Now that I've typed that out, ISTR it was an SF book, but set in the present or at least very near present day (of the time, not 21st C)
Actually there are ways of doing these drops securely over the Internet which are near impossible to trace but I'll be damned if I give a tutorial. Difficult? Yes. However, in this case, you are up against the NSA once you become a "person of interest." It's never getting on their RADAR that's the trick.
"b) remember the European Convention on Human Rights"
This is the U.S. They don't subscribe to the ECHR, and capital punishment is still allowed in some parts of the country. You could argue against it on American law, moral grounds or by referring to U.N. human rights statements that the U.S. has signed, but not the ECHR. Of course, the U.S. hasn't tried at all to enact that punishment in this case anyway.
Four years for just being a mule seems appropriate. What you don't know is if the feds are on the hunt for "Ed". That guy if they catch will be breaking big ones into little ones for a long time. My guess is that they did not arrest him for a while to see if they could find the other end of the drop. I be we don't hear about that one for a while, if at all.
AH!
you forget the goose and gander story?
one Chinesse mule caught gets 4 years, chineese are smart he'll be the only one,
makes international news
Merkin spy get caught in Chaina, pain, suffering will follow, collaps of whole spy ring will follow, Many good merkin citizans working for NGO's attached to the merkin enbisey , but not the merkin govt,
will be rounded up and more pain, suffering and talking , more collaps etc.....
no jail time , no international news, on news at all, nothing to see here!
no bodies, no more talk.
Why highlight this via quotes : "training in traditional Chinese medicine"?
It has been almost proven on multiple occasions that traditional Chinese medicine is nearly 0.0001% effective even for those refuseniks that believe in fairy tales and has had almost no massive impact on already highly endangered species like Rhinocerosses, Heffalumps, Tigers and Whales and such like at all...
Oh...
"I'm pretty sure somebody will want to have a chat with him soon."
No point in publicising you know the mule until you have "Ed" as well. Otherwise he'll just go to ground. In spy story scenarios "Ed" could be a double agent - possibly even planted to give the Chinese false information or expose their agents..
"In which case the mule didn't transport secrets so isn't guilty."
Deliberately attempting to break a law is probably an offence - even if you don't achieve your aim. In English Law such crimes can be covered by the generic blanket of "conspiracy to" - which is treated as a very serious offence. In the USA a possible defence could be that it was entrapment.

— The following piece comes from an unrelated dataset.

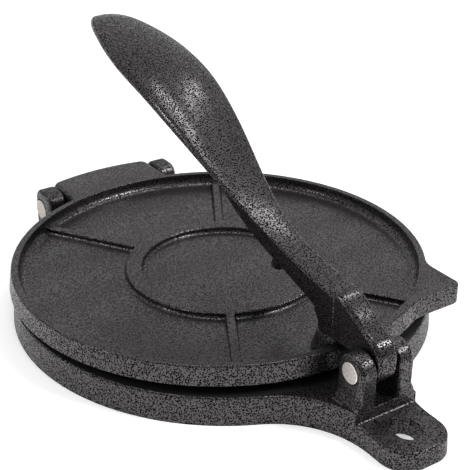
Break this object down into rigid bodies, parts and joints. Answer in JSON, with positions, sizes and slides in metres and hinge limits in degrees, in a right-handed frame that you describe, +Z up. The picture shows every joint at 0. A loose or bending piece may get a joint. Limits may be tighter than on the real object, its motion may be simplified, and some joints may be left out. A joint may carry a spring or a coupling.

Totally unsurprising, the Chinese Government has infiltrated many structures around the world.
Universities are key area they target and Chinese academics often seek to become involved with long term research projects that may have commercial or military outcomes their home state wants access to. The spread of Confucius Institutes further extends their influence, and enables party officials access both to University management and policies, and to 'control' the aforesaid academics, often using threats against their extended family back in China to ensure compliance. They also arrange Ambassadorial visits, where they bring their own 'scientists', often in the guise of 'secretaries' or other support to look over research facilities with a knowledgeable eye and others who will try to get 'lost' so they can assess security.
No doubt some Chinese students attending UK Universities taking computer security courses are doing so to learn not just how to do it but to know how our computer security specialists are trained to keep them out too.